Nagging versus nudging

My Counteradvertising post from last week is not an isolated example.

Andrew Lansley, the health secretary, has suggested that:
"If we are constantly lecturing people and trying to tell them what to do, we will actually find that we undermine and are counterproductive in the results that we achieve"
The newsworthiness of this story is, of course, not because the media wants a debate about which are the most effective cognitive incentives in the public health arena. It's because Lansley is going up against popular cheeky-cockney-chef Jamie Oliver.

Putting that aside - and I've no idea if Lansley is correct on this individual issue - he does have a valid point. Telling people what to do is, in many situations, ineffective or counterproductive.
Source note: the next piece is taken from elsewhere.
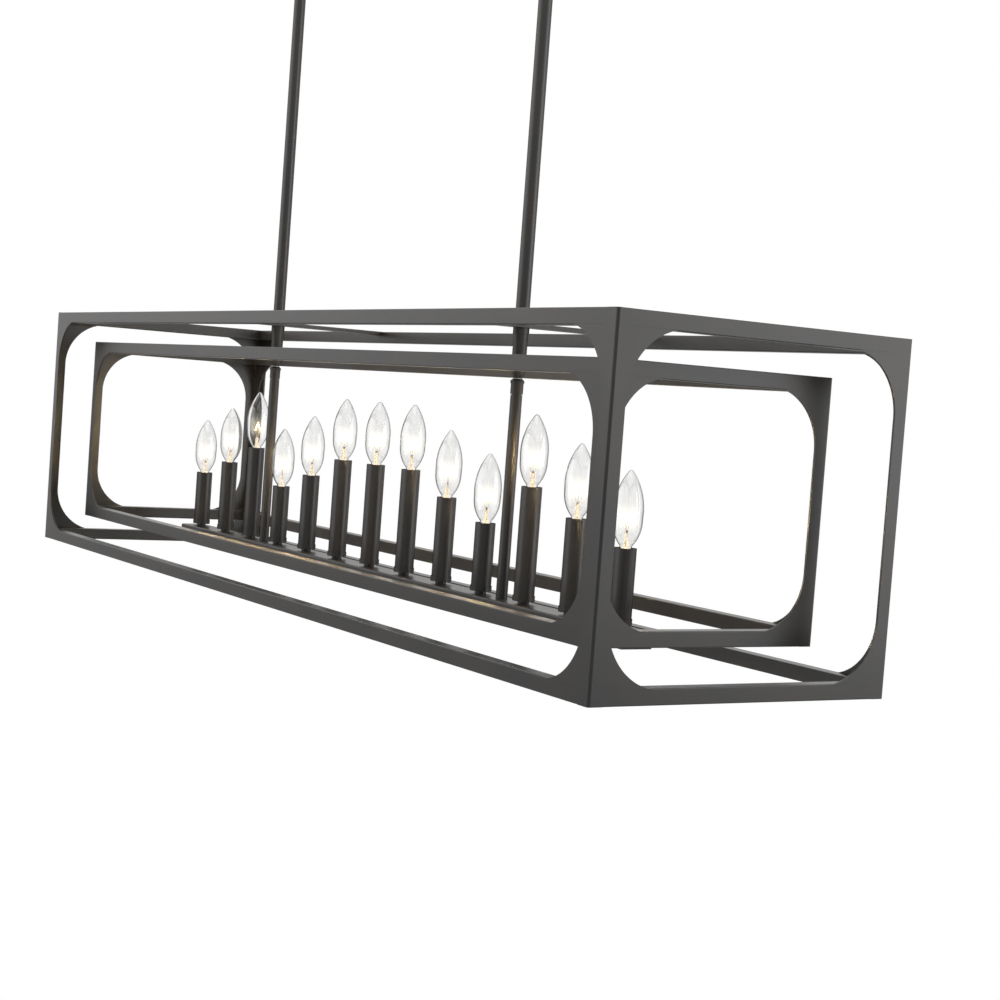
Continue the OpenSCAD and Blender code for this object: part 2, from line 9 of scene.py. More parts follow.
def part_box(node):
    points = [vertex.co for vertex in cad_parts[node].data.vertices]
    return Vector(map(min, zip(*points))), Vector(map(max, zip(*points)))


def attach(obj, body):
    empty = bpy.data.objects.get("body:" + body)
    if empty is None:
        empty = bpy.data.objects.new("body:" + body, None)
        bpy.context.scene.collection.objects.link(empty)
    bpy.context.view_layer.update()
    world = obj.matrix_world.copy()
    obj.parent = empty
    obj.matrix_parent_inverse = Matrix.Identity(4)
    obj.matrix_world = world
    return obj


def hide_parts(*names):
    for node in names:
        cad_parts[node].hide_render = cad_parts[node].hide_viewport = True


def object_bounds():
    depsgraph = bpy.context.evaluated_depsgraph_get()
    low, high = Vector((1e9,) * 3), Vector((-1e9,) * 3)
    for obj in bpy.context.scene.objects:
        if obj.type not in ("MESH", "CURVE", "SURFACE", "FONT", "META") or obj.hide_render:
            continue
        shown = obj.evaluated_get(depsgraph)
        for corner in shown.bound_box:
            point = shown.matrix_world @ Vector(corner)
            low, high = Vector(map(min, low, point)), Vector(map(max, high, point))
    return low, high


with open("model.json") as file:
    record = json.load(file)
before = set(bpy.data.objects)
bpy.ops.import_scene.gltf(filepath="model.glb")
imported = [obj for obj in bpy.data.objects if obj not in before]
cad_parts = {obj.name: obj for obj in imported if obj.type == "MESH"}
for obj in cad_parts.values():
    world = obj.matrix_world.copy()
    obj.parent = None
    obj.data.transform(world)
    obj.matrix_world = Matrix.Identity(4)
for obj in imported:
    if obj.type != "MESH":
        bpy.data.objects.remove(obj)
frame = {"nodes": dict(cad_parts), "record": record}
cad_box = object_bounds()

MM = 0.001
MERGE_WITHIN = 0.002
SLIVER_UNDER = 0.0005

# Lamps. Heights are in millimetres from the sleeve's top.
LAMPS = 13
LAMP_FOOT_BELOW_SLEEVE = 20.5
TURN_FROM_LAMP_TO_LAMP = 37

# Lamp glass
BELLY_R = 16.0
BELLY_Z = 38.0
NOSE_ARC_R = 70.0
NOSE_ARC_STEPS = 18
TIP_R = 3.0
TIP_ARC_STEPS = 8
SIDE_ARC_R = 214.0
SHOULDER_DROP = 13.0
FOOT_ARC_R = 40.0
FOOT_ARC_STEPS = 12
NECK_R = 6.3
NECK_FOOT_Z = -3.0
GLASS_WALL = 0.45

# Glass stem inside the lamp
STEM_SKIRT_R = 5.2
STEM_SKIRT_Z = -2.6
STEM_R = 2.3
STEM_TOP_Z = 12.5
PINCH_TOP_Z = 15.5
PINCH_RUN = 4
PINCH_WIDER = 0.25
PINCH_THINNER = 0.55
STEM_SIDES = 24
STEM_OUTSIDE = [(STEM_SKIRT_R, STEM_SKIRT_Z), (STEM_SKIRT_R - 0.8, -1.0), (3.4, 1.2),
                (STEM_R + 0.5, 4.0), (STEM_R, 7.0), (STEM_R, STEM_TOP_Z - 2.5),
                (STEM_R + 0.2, STEM_TOP_Z), (STEM_R + 0.1, PINCH_TOP_Z - 1.0),
                (STEM_R - 0.7, PINCH_TOP_Z), (0, PINCH_TOP_Z + 0.2)]
STEM_INSIDE = [(STEM_SKIRT_R, STEM_SKIRT_Z), (STEM_SKIRT_R - 1.6, STEM_SKIRT_Z),
               (STEM_R - 0.8, 3.0), (STEM_R - 0.9, STEM_TOP_Z - 4), (0, STEM_TOP_Z - 3)]

# Leads, their bead and the coil's support
LEAD_R = 0.32
LEAD_FOOT_X = 1.2
LEAD_FOOT_Z = 2
LEAD_PINCH_X = 1.5
LEAD_SPREAD = 4.8
LEAD_TOP_Z = 25.0
CLAMP_IN = 0.2
CLAMP_RISE = 1
SUPPORT_R = 0.18
SUPPORT_SIDES = 6
SUPPORT_SUNK = 1.5
SUPPORT_LEAN = 0.3
BEAD_R = 0.8
BEAD_TOP_Z = 18.0
BEAD_SIDES = 16
BEAD_OUTLINE = [(0, PINCH_TOP_Z - 1.2), (BEAD_R, PINCH_TOP_Z - 0.6),
                (BEAD_R * 1.1, BEAD_TOP_Z - 1.0), (BEAD_R * 0.6, BEAD_TOP_Z - 0.2),
                (0, BEAD_TOP_Z)]

# Coil
PEAK_Z = 36.5
COIL_R = 0.55
COIL_WIRE_R = 0.14
COIL_WIRE_SIDES = 4
COIL_TURNS = 13
COIL_STEPS = 8
COIL_FOOT_RISE = 0.6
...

Anecdote alert: a Polish friend claimed over dinner today that Britain has, by far, the highest number of nagging public health warnings of any country: posters, TV ads, product packaging. This may or may not be accurate, but it rings true.

And it chimes with the effects of recent research by the Universities of Southampton and Manchester: 'nudge' approaches are, broadly, more effective than 'think' approaches. Appealing to citizens' rationality is hard work, meets (or causes) resistance, and arguably can entrench existing attitudes instead of changing them. If instead we redesign the choice architecture in people's environment - of which they are hardly even aware - we can influence their behaviour much more powerfully.

More on that research later, as I went to a very interesting presentation of its results last week.

A random note: while looking up that confirmation bias link, I came across an article by Peter Suber. I had forgotten about him, but as the inventor of Nomic, he's got to have some fascinating things to say. I'll be starting here and delving further in the near future.